The greatest tragedy is not learning from history. As in previous Olympics, after the games, the country will go to sleep once again and wake up in 2015 hoping to win medals in Rio de Janeiro in 2016 without adequate preparation.
So, London 2012 is quiet for Nigerians. Although this may be Nigeria's best preparation for the Olympics since Montreal 1976, the country truly has not done enough, or invested enough in sports to deserve more than the token it will go back home with from London.
As the games are unfolding so also are great stories from different countries about how they all prepared through the years for the games and are now winning medals. Nigeria has no such story to tell.
There seems to be no appreciation at the highest levels of government of what value sports can add to the country. Seminars, workshops and conferences, have not made any impact. In all the talks about the fate and future of Nigeria there are not enough conversations about sports, the arts and entertainment generally, simply because these are never seen as serious issues by those that can do something about it, or influence policy on it. Sports have never occupied the front- burner of our country's economic, political or even social discourse.
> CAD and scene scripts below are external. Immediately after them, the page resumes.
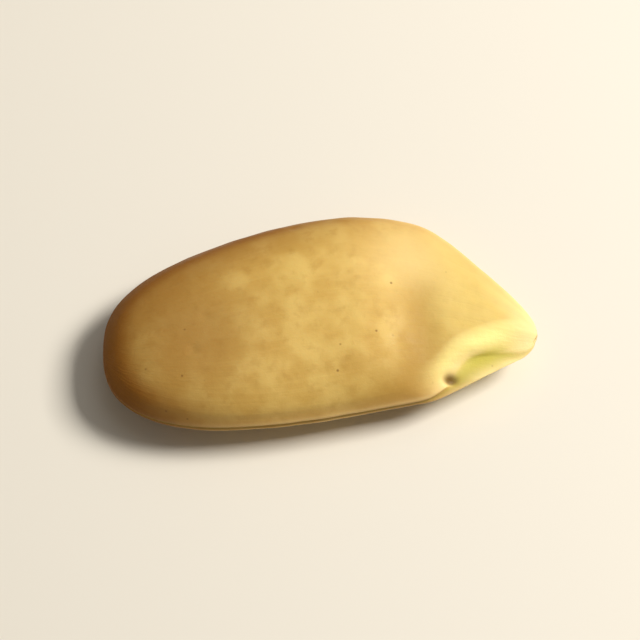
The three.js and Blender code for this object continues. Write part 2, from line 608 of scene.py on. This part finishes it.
@dataclass(frozen=True)
class FineRelief:
    """Relief too fine for the solid: dents, ripples, fibres and small pocks.

    Each is a depth below the plain form, so that the seed keeps its size. Scales are in repeats a
    millimetre.
    """

    dent_depth: float = 0.03
    dent_scale: float = 0.55
    ripple_depth: float = 0.008
    ripple_scale: float = 2.1
    fibre_depth: float = 0.006
    beak_fibre_depth: float = 0.03
    fibre_along: float = 0.35
    fibre_across: float = 2.6
    rim_depth: float = 0.02
    rim_scale: float = 1.9
    pock_depth: float = 0.022
    pock_scale: float = 0.75
    pock_reach: float = 0.13
    spot_guard: float = 0.06

    def depth(self, point: Vector, fibre: Vector, beak: float, rim: float) -> float:
        """How far the coat lies below its plain form.

        Args:
            point: The place, with the height from the flat spot.
            fibre: The place counted along and across the fibres.
            beak: How much the place belongs to the beak.
            rim: How much it belongs to the margin.

        Returns:
            A depth, 0 or more.
        """
        dents = self.dent_depth * self._share(point * self.dent_scale)
        ripples = self.ripple_depth * self._share(point * self.ripple_scale)
        run = Vector(
            (fibre.x * self.fibre_along, fibre.y * self.fibre_across, fibre.z * self.fibre_across)
        )
        fibres = mix(self.fibre_depth, self.beak_fibre_depth, beak) * self._share(run)
        edge = self.rim_depth * rim * self._share(point * self.rim_scale)
        nearest = noise.voronoi(point * self.pock_scale)[0][0] / self.pock_scale
        pock = self.pock_depth * bump(nearest, self.pock_reach)
        above_spot = ease(0.0, self.spot_guard, point.z)
        return (dents + ripples + fibres + edge + pock) * above_spot

    @staticmethod
    def _share(point: Vector) -> float:
        """Smooth noise from 0 to 1 at a point."""
        return min(max(0.5 + 0.5 * noise.noise(point), 0.0), 1.0)


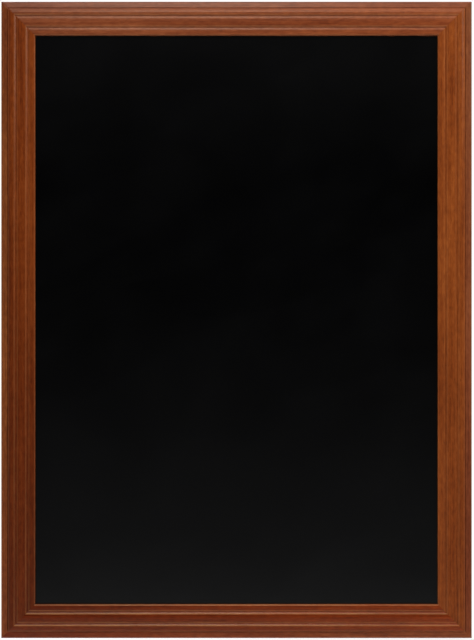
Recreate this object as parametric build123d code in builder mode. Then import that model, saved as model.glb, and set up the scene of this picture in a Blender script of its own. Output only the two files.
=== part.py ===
from build123d import *
from math import acos, asin, atan2, degrees, hypot
import os

# Wall chalkboard: a black writing panel held in a mitred frame of stepped hardwood moulding.
# It hangs upright: X runs along its width, Z is up, and the writing face looks towards -Y.
# The origin is the middle of the board on the wall, in the plane that the rubber pads touch.
# All sizes are in millimetres.

# Opening that the frame leaves for the panel at the back
opening_width = 500.0
opening_height = 700.0

# Moulding section, measured inwards from the outer edge and forwards from the back
moulding_width = 41.5
moulding_depth = 16.0
lip_width = 8.5
lip_edge_height = 9.6
lip_crown_height = 11.2
lip_roll_radius = 2.5
quirk_width = 1.2
quirk_depth = 0.8
bead_width = 7.9
bead_rise = 2.2
bead_rise_run = 3.9
bead_round_radius = 9.0
inner_band_width = 11.4
groove_depth = 1.4
groove_wall_run = 1.9
band_rise = 0.8
band_rise_run = 1.8
band_round_radius = 2.5
shoulder_radius = 1.2
arris_radius = 0.5
root_radius = 0.3
sight_roll_radius = 2.0
back_edge_break = 0.6

# Rebate that takes the panel
rebate_width = 8.0
rebate_depth = 9.0

# Writing panel
laminate_thickness = 0.6
core_thickness = 2.8
panel_clearance = 0.5

# Steel points that hold the panel in the rebate
point_width = 6.0
point_gauge = 0.4
point_bite = 9.0
point_reach = 8.0
point_taper = 3.0
points_per_rail = 4
points_per_stile = 6
point_corner_space = 70.0

# V-shaped steel wedges driven into each mitre from the back
wedge_leg_run = 3.6
wedge_leg_spread = 3.6
wedge_gauge = 0.6
wedge_depth = 9.0
outer_wedge_place = 10.0
inner_wedge_place = 24.0

# Rubber wall pads
pad_diameter = 12.0
pad_height = 4.0
pad_edge_break = 0.8
pad_from_side = 50.0

# Hangers: a folded strap, its captive wire ring and two screws
ring_wire_diameter = 2.0
ring_width = 17.0
ring_length = 19.0
ring_corner_radius = 2.5
flats_per_ring_wire = 10
ring_play = 0.08
ring_rest_gap = 0.2
strap_gauge = 0.7
strap_layer_gap = 0.1
strap_width = 10.0
strap_length = 32.0
strap_fold_length = 4.4
strap_fold_radius = 1.5
strap_corner_radius = 3.0
strap_hole_clearance = 0.2
hanger_drop = 83.0
screw_shank_diameter = 3.0
screw_length = 10.5
screw_tip_length = 2.5
screw_head_diameter = 6.0
screw_head_height = 1.8
screw_head_rim = 0.8
screw_head_flat = 3.8
screw_recess_width = 0.8
screw_recess_span = 3.4
screw_recess_depth = 1.0
upper_screw_place = 7.9
lower_screw_from_end = 7.0

# Places worked out from the sizes above
front = Vector(0, -1, 0)
back_land = moulding_width - rebate_width
half_width = opening_width / 2 + back_land
half_height = opening_height / 2 + back_land
frame_back = -pad_height
panel_width = opening_width - 2 * panel_clearance
panel_height = opening_height - 2 * panel_clearance
screw_places = (upper_screw_place, strap_length - lower_screw_from_end)
core_front_height = rebate_depth - laminate_thickness
core_back_height = core_front_height - core_thickness
panel_back_height = core_back_height - laminate_thickness
ring_wire_radius = ring_wire_diameter / 2
loop_bore_radius = ring_wire_radius + ring_play
loop_mid_radius = loop_bore_radius + strap_gauge / 2
loop_radius = loop_bore_radius + strap_gauge
strap_thickness = 2 * strap_gauge + strap_layer_gap
ring_rest_rise = strap_thickness + ring_rest_gap + ring_wire_radius - loop_radius
ring_rest_tilt = asin(ring_rest_rise / ring_length)
ring_raised_drop = loop_radius - ring_wire_radius - ring_rest_gap
ring_swing = 180 - degrees(ring_rest_tilt) + degrees(asin(ring_raised_drop / ring_length))
hanger_x = half_width - back_land / 2
hanger_z = half_height - hanger_drop

# Section of the moulding: outer lip, raised bead, wide band and inner band, stepping down inwards
bead_end = lip_width + bead_width
bead_root = bead_end + groove_wall_run
band_end = moulding_width - inner_band_width
band_root = band_end + groove_wall_run
band_height = moulding_depth - groove_depth + band_rise
inner_height = band_height - groove_depth + band_rise
lip_corner = (0, lip_edge_height)
lip_crown = (lip_width - quirk_width, lip_crown_height)
lip_root = (lip_width, lip_crown_height - quirk_depth)
bead_foot = (lip_width, moulding_depth - bead_rise)
bead_corner = (lip_width + bead_rise_run, moulding_depth)
bead_shoulder = (bead_end, moulding_depth)
bead_groove = (bead_root, moulding_depth - groove_depth)
band_corner = (bead_root + band_rise_run, band_height)
band_shoulder = (band_end, band_height)
band_groove = (band_root, band_height - groove_depth)
inner_corner = (band_root + band_rise_run, inner_height)
sight_corner = (moulding_width, inner_height)
rounded_corners = (
    (lip_corner, lip_roll_radius),
    (lip_crown, arris_radius),
    (lip_root, root_radius),
    (bead_foot, arris_radius),
    (bead_corner, bead_round_radius),
    (bead_shoulder, shoulder_radius),
    (bead_groove, root_radius),
    (band_corner, band_round_radius),
    (band_shoulder, shoulder_radius),
    (band_groove, root_radius),
    (inner_corner, band_round_radius),
    (sight_corner, sight_roll_radius),
)
with BuildSketch() as moulding_section:
    with BuildLine():
        Polyline(
            (back_edge_break, 0),
            (0, back_edge_break),
            lip_corner,
            lip_crown,
            lip_root,
            bead_foot,
            bead_corner,
            bead_shoulder,
            bead_groove,
            band_corner,
            band_shoulder,
            band_groove,
            inner_corner,
            sight_corner,
            (moulding_width, rebate_depth),
            (back_land, rebate_depth),
            (back_land, 0),
            close=True,
        )
    make_face()
    for corner, radius in rounded_corners:
        fillet(vertices().sort_by_distance(corner)[0], radius=radius)


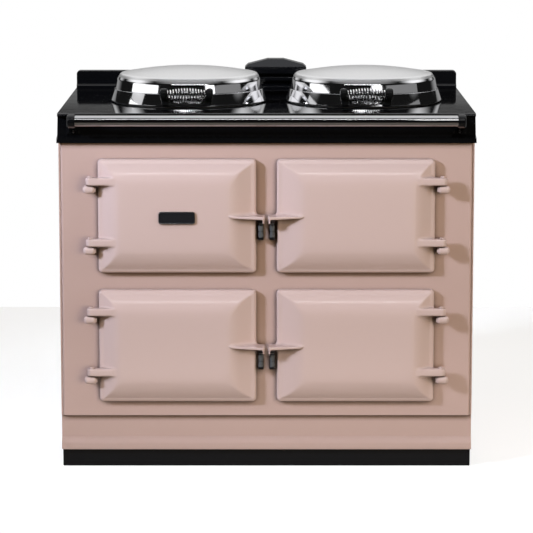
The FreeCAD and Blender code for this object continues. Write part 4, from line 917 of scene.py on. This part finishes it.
def make_handrail():
    bore = RAIL_RADIUS - RAIL_WALL
    profile = rounded_profile([
        (bore, -RAIL_END, 0.0), (RAIL_RADIUS, -RAIL_END, 0.6),
        (RAIL_RADIUS, RAIL_END, 0.6), (bore, RAIL_END, 0.0)])
    points, quads = turned(profile, 96)
    points = points[:, (2, 0, 1)] + np.array((0.0, RAIL_Y, RAIL_Z))
    add_mesh("handrail_tube", [(points, quads, 0)], [RAIL_CHROME], "cooker", ["handrail"])
    surface = surface_of(bracket_field, (434.0, -381.0, 796.0), (476.0, -294.0, 856.0), 1.2)
    for hand in ("left", "right"):
        bracket = mirror_x(*surface) if hand == "left" else surface
        add_piece("handrail_bracket_" + hand, bracket, FINISHES["black_enamel"], "cooker",
                  ["handrail_brackets"])


# The door hinges and catches

KNUCKLE_HEIGHT, SEAT = 19.0, 0.3
BARREL_IN, BARREL_OUT = 401.5, 431.5
PLATE_FACE = -312.0
PIN_RADIUS, PIN_HEAD, HEAD_HEIGHT = 4.0, 6.5, 3.0
LID_PIN_Y, LID_PIN_Z, LID_PIN_HALF, LID_PIN_RADIUS = 225.0, 866.0, 38.3, 5.0
AXIS = 0.01
ROLLER_X, ROLLER_Y = 13.5, -332.0
ROLLER_HIGH, ROLLER_BORE, BAND_ROUNDING = -16.0, 2.8, 0.6

# The height, radius and darkness of each band, from the top down. The dark bands are painted shade in the
# narrow necks.
ROLLER_BANDS = (
    (2.5, 5.0, 0), (3.2, 4.8, 1), (7.6, 6.0, 0), (6.0, 5.5, 0),
    (1.4, 4.9, 1), (4.6, 5.5, 0), (8.2, 6.0, 0), (2.5, 4.8, 1))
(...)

But this is not the time to lament. As London 2012 goes on let us join the rest of humanity in celebrating sports and the youths as they continue to unite the world in ways that nothing else has been able to.
I am looking toward South Africa and Kenya particularly to provide the black content that would make up Africa's success at the 2012 Olympics. Plus, of course, Nigeria's Blessing Okagbare, who I am putting my wager on to give Nigeria one of its token medals here.